**WHAT TO PRODUCE**
Return every line of the material exactly.

**SUPPLIED INFORMATION**
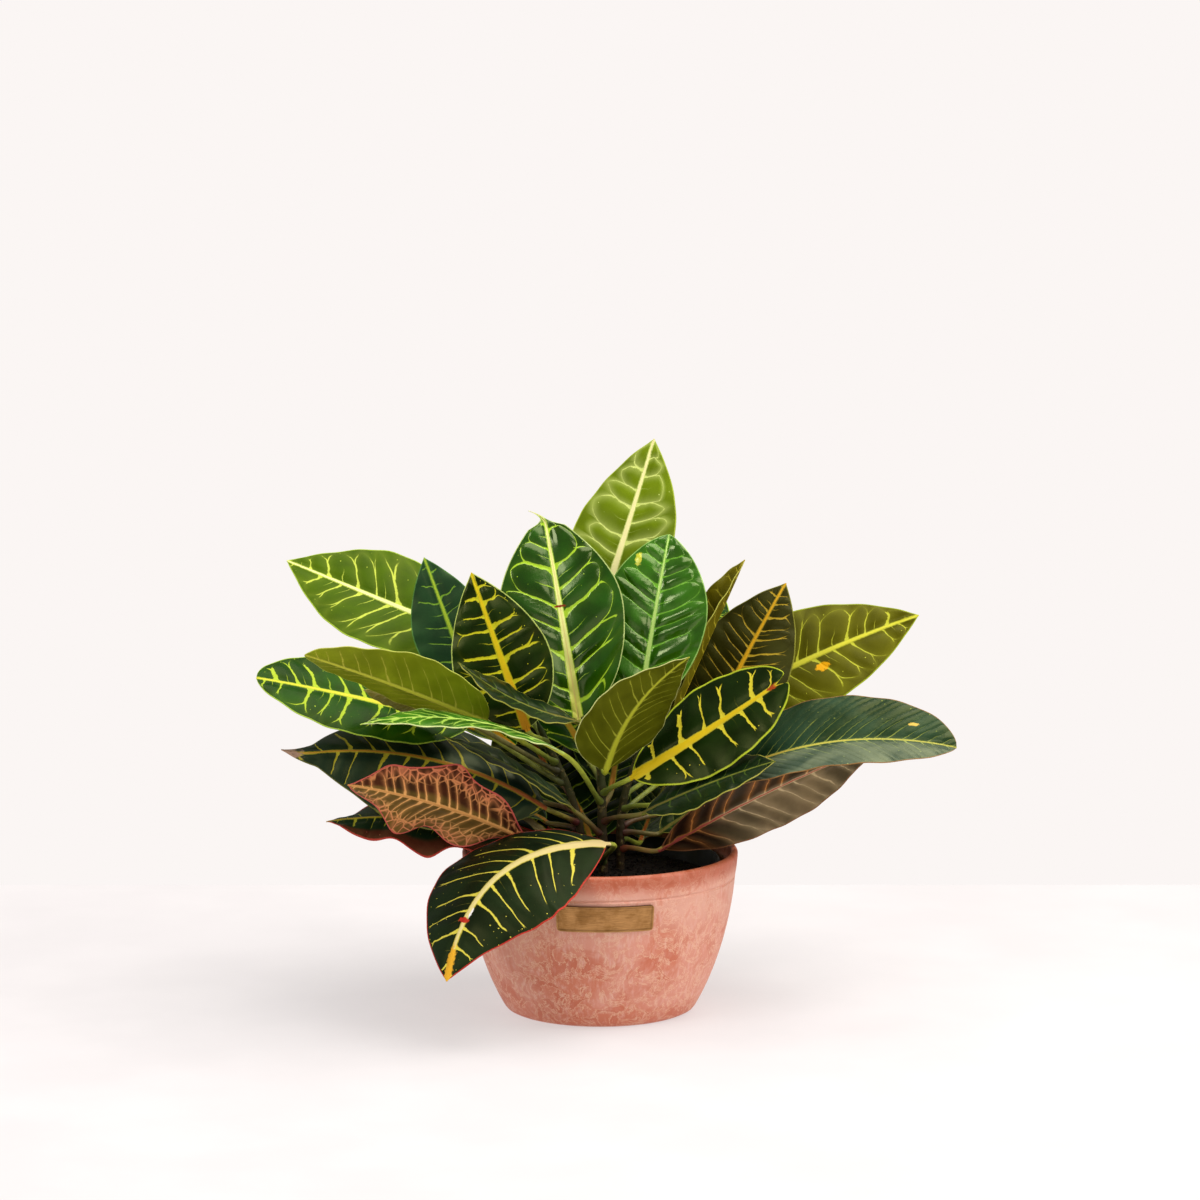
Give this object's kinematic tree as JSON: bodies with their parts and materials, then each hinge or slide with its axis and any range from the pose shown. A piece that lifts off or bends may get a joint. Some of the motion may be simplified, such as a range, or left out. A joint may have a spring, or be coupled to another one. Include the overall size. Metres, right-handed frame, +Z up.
{
  "type": "potted croton",
  "caption": "Leafy croton houseplant with variegated, boldly veined leaves in a nursery pot inside a bowl-shaped terracotta pot with a small bare brass plate.",
  "frame": {"origin": "centre of the clay pot's flat foot, on the surface it stands on", "axes": "+Z up; the plant's front, with the brass plate, faces -Y; +X to the right seen from the front"},
  "size_m": [0.4734, 0.3143, 0.3821],
  "materials": {
    "terracotta": "matte",
    "plate_brass": "satin",
    "nursery_plastic": "satin",
    "potting_soil": "matte",
    "stem_bark": "matte",
    "leaf_young": "satin",
    "leaf_green": "gloss",
    "leaf_bronze": "satin",
    "leaf_dark": "satin",
    "leaf_red": "satin"
  },
  "bodies": {
    "root": {"clay_pot": "terracotta", "name_plate": "plate_brass", "nursery_pot": "nursery_plastic", "stem_centre": "stem_bark", "stem_left": "stem_bark", "stem_right": "stem_bark", "soil": "potting_soil", "leaf_centre_01": "leaf_young", "leaf_centre_02": "leaf_green", "leaf_centre_03": "leaf_green", "leaf_centre_04": "leaf_bronze", "leaf_centre_05": "leaf_green", "leaf_centre_06": "leaf_green", "leaf_centre_07": "leaf_young", "leaf_centre_08": "leaf_dark", "leaf_centre_09": "leaf_dark", "leaf_centre_10": "leaf_red", "leaf_centre_11": "leaf_dark", "leaf_centre_12": "leaf_young", "leaf_centre_13": "leaf_green", "leaf_centre_14": "leaf_green", "leaf_centre_15": "leaf_dark", "leaf_centre_16": "leaf_dark", "leaf_centre_17": "leaf_dark", "leaf_left_01": "leaf_green", "leaf_left_02": "leaf_green", "leaf_left_03": "leaf_young", "leaf_left_04": "leaf_bronze", "leaf_left_05": "leaf_bronze", "leaf_left_06": "leaf_green", "leaf_left_07": "leaf_dark", "leaf_left_08": "leaf_dark", "leaf_left_09": "leaf_green", "leaf_left_10": "leaf_green", "leaf_left_11": "leaf_dark", "leaf_left_12": "leaf_dark", "leaf_left_13": "leaf_dark", "leaf_left_14": "leaf_dark", "leaf_right_01": "leaf_bronze", "leaf_right_02": "leaf_bronze", "leaf_right_03": "leaf_young", "leaf_right_04": "leaf_dark", "leaf_right_05": "leaf_dark", "leaf_right_06": "leaf_dark", "leaf_right_07": "leaf_green", "leaf_right_08": "leaf_bronze", "leaf_right_09": "leaf_green", "leaf_right_10": "leaf_dark", "leaf_right_11": "leaf_dark"}
  },
  "joints": []
}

**TASK RESULT**
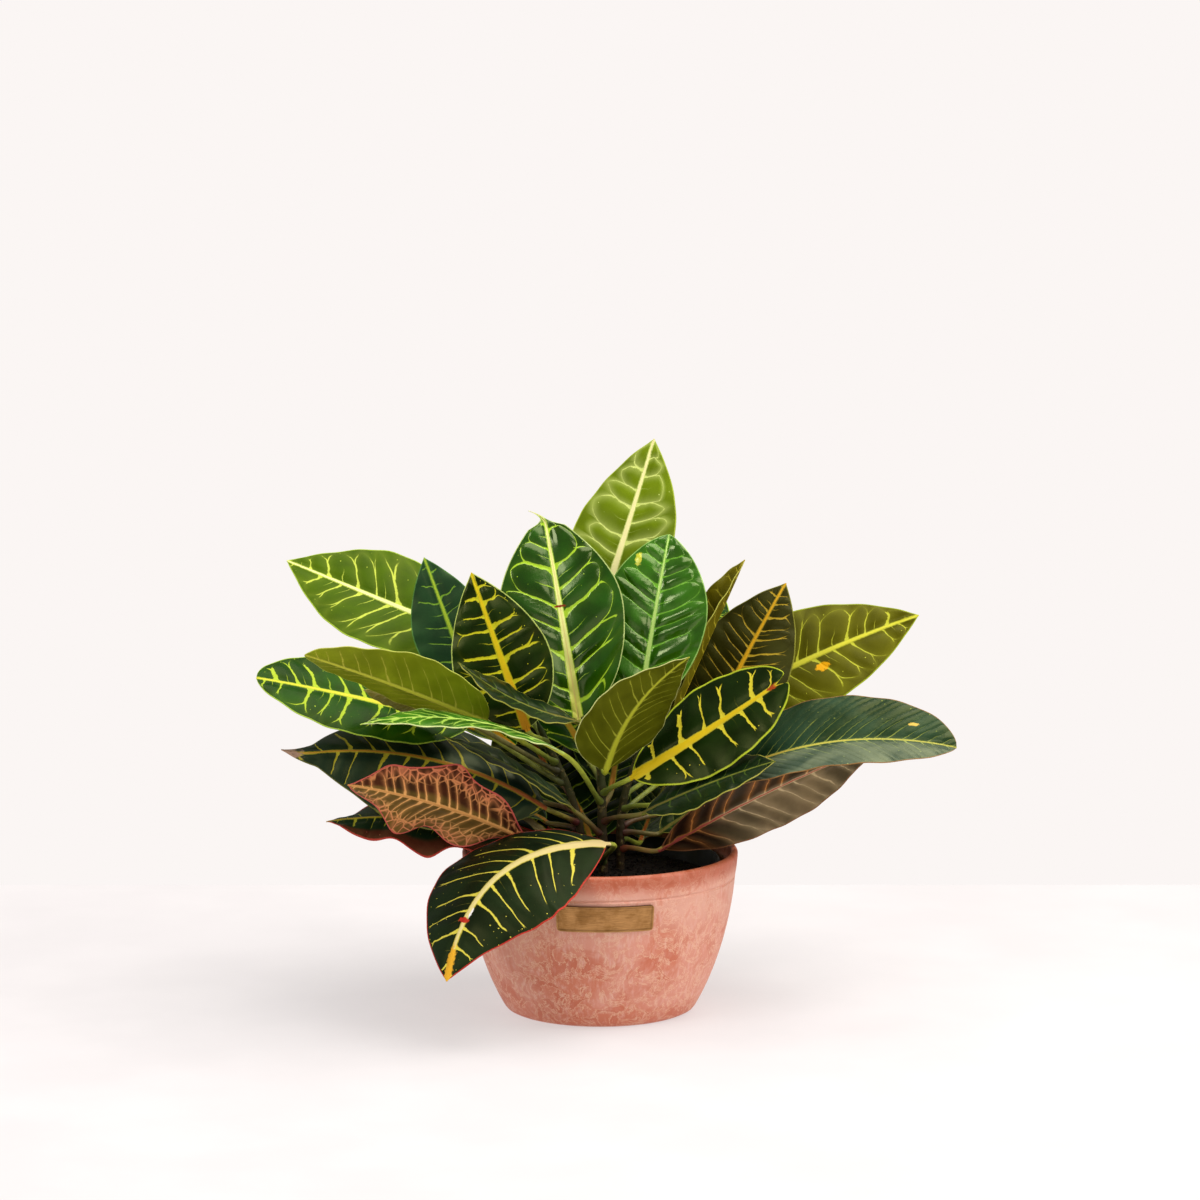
Give this object's kinematic tree as JSON: bodies with their parts and materials, then each hinge or slide with its axis and any range from the pose shown. A piece that lifts off or bends may get a joint. Some of the motion may be simplified, such as a range, or left out. A joint may have a spring, or be coupled to another one. Include the overall size. Metres, right-handed frame, +Z up.
{
  "type": "potted croton",
  "caption": "Leafy croton houseplant with variegated, boldly veined leaves in a nursery pot inside a bowl-shaped terracotta pot with a small bare brass plate.",
  "frame": {"origin": "centre of the clay pot's flat foot, on the surface it stands on", "axes": "+Z up; the plant's front, with the brass plate, faces -Y; +X to the right seen from the front"},
  "size_m": [0.4734, 0.3143, 0.3821],
  "materials": {
    "terracotta": "matte",
    "plate_brass": "satin",
    "nursery_plastic": "satin",
    "potting_soil": "matte",
    "stem_bark": "matte",
    "leaf_young": "satin",
    "leaf_green": "gloss",
    "leaf_bronze": "satin",
    "leaf_dark": "satin",
    "leaf_red": "satin"
  },
  "bodies": {
    "root": {"clay_pot": "terracotta", "name_plate": "plate_brass", "nursery_pot": "nursery_plastic", "stem_centre": "stem_bark", "stem_left": "stem_bark", "stem_right": "stem_bark", "soil": "potting_soil", "leaf_centre_01": "leaf_young", "leaf_centre_02": "leaf_green", "leaf_centre_03": "leaf_green", "leaf_centre_04": "leaf_bronze", "leaf_centre_05": "leaf_green", "leaf_centre_06": "leaf_green", "leaf_centre_07": "leaf_young", "leaf_centre_08": "leaf_dark", "leaf_centre_09": "leaf_dark", "leaf_centre_10": "leaf_red", "leaf_centre_11": "leaf_dark", "leaf_centre_12": "leaf_young", "leaf_centre_13": "leaf_green", "leaf_centre_14": "leaf_green", "leaf_centre_15": "leaf_dark", "leaf_centre_16": "leaf_dark", "leaf_centre_17": "leaf_dark", "leaf_left_01": "leaf_green", "leaf_left_02": "leaf_green", "leaf_left_03": "leaf_young", "leaf_left_04": "leaf_bronze", "leaf_left_05": "leaf_bronze", "leaf_left_06": "leaf_green", "leaf_left_07": "leaf_dark", "leaf_left_08": "leaf_dark", "leaf_left_09": "leaf_green", "leaf_left_10": "leaf_green", "leaf_left_11": "leaf_dark", "leaf_left_12": "leaf_dark", "leaf_left_13": "leaf_dark", "leaf_left_14": "leaf_dark", "leaf_right_01": "leaf_bronze", "leaf_right_02": "leaf_bronze", "leaf_right_03": "leaf_young", "leaf_right_04": "leaf_dark", "leaf_right_05": "leaf_dark", "leaf_right_06": "leaf_dark", "leaf_right_07": "leaf_green", "leaf_right_08": "leaf_bronze", "leaf_right_09": "leaf_green", "leaf_right_10": "leaf_dark", "leaf_right_11": "leaf_dark"}
  },
  "joints": []
}